# Walmart, Home Depot, Kohls??



## Monument Snow (Jan 7, 2013)

There is a large commercial / retail in my region

What are the first steps to letting these large companies know that I want to work for them. 

I'm sure there is a common facilities company but I also argue the point that the (3) large companies on the lot manage their own contractors. 

Any advice? Contacts?

I have large and medium size Concrete business and 99% of the time they solicit to me directly. 

Thank you for your time. 

Monument Snow


----------



## newhere (Oct 13, 2009)

use the search feature.


----------



## Mick76 (Aug 2, 2009)

There are all done with national service companies managing the properties. Alot of the threads have been deleted but use the search feature (as newhere so eliquently put it) to find the threads and you can form your own opinion if you wish to work for them.


----------



## Drakeslayer (Feb 11, 2011)

Monument Snow;1560391 said:


> There is a large commercial / retail in my region
> 
> What are the first steps to letting these large companies know that I want to work for them.
> 
> ...


Who is soliciting you? That should directly tell you the contact.


----------



## Monument Snow (Jan 7, 2013)

Ok I get it. Search on my own. Fair enough. 

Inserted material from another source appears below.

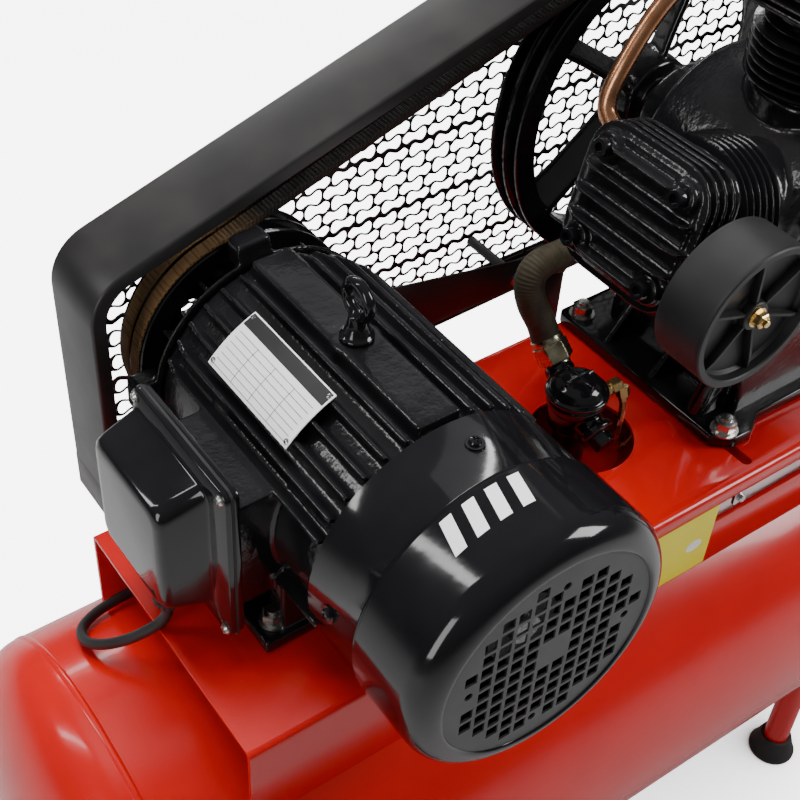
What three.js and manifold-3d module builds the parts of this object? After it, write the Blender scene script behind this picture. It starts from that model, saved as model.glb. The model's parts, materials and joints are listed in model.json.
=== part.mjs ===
// Portable belt-driven air compressor: one horizontal receiver on two wheels and two rest legs,
// with an electric motor and a three-cylinder pump side by side on a saddle platform.
// Millimetres. +X along the receiver from the motor end to the handle end, +Y towards the belt
// guard, +Z up. The origin is on the ground, under the middle of the object's box.
import * as THREE from 'three';
import { mergeVertices } from 'three/addons/utils/BufferGeometryUtils.js';
import Module from 'manifold-3d';

const wasm = await Module();
wasm.setup();

// ---------------------------------------------------------------- driving dimensions
const GAP = 0.3;                      // between pieces that touch
const TANK_RADIUS = 200;
const TANK_WALL = 4;
const TANK_HALF_STRAIGHT = 450;
const TANK_DISH = 75;
const TANK_Z = 320;                   // receiver's axis above the ground
const PLATE_Z = TANK_Z + 250;         // top of the platform
const PLATE_HALF_WIDTH = 125.5;
const PLATE_THICKNESS = 5;
const PLATE_X = [-377, 400];
const WHEEL_RADIUS = 100;
const WHEEL_X = -300;
const WHEEL_Y = 190;
const WHEEL_WIDTH = 40;
const AXLE_RADIUS = 9;
const LEG_X = 330;
const LEG_Y = 140;
const FOOT_HEIGHT = 28;

const MOTOR_X = -202;
const MOTOR_Z = PLATE_Z + 112;        // frame size 112: shaft height
const COWL_RADIUS = 111;
const COWL_Y = [-230, -99];
const FRAME_Y = [-98.7, 130];
const SHIELD_Y = [130.3, 158];
const RIB_RADIUS = 111;
const BARREL_RADIUS = 100;
const BORE_RADIUS = 88;
const SHAFT_RADIUS = 12;
const PULLEY_RADIUS = 100;
const BOX_Y = 15;                     // middle of the terminal box's base along the motor
const LID_Y = 25.5;                   // middle of its cover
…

To answer the last question: 
Generally primes solicit concrete project to me. 
This isn't the case with snow, yet. I did all the dirty work a 
Decade ago to be busy with concrete and now I need to get my hands dirty and get busy with BIG snow, no dinky dink
Stuff. I'll figure the box stores out soon. 
Goodnight plowsite


----------



## hatefulmechanic (Dec 27, 2012)

While most are ran through nationals, several of the companies have their maintenance ran though the management company of the retail center. Easiest way to find out, IMO, is to locate the agency handling the leases, and ask them.


----------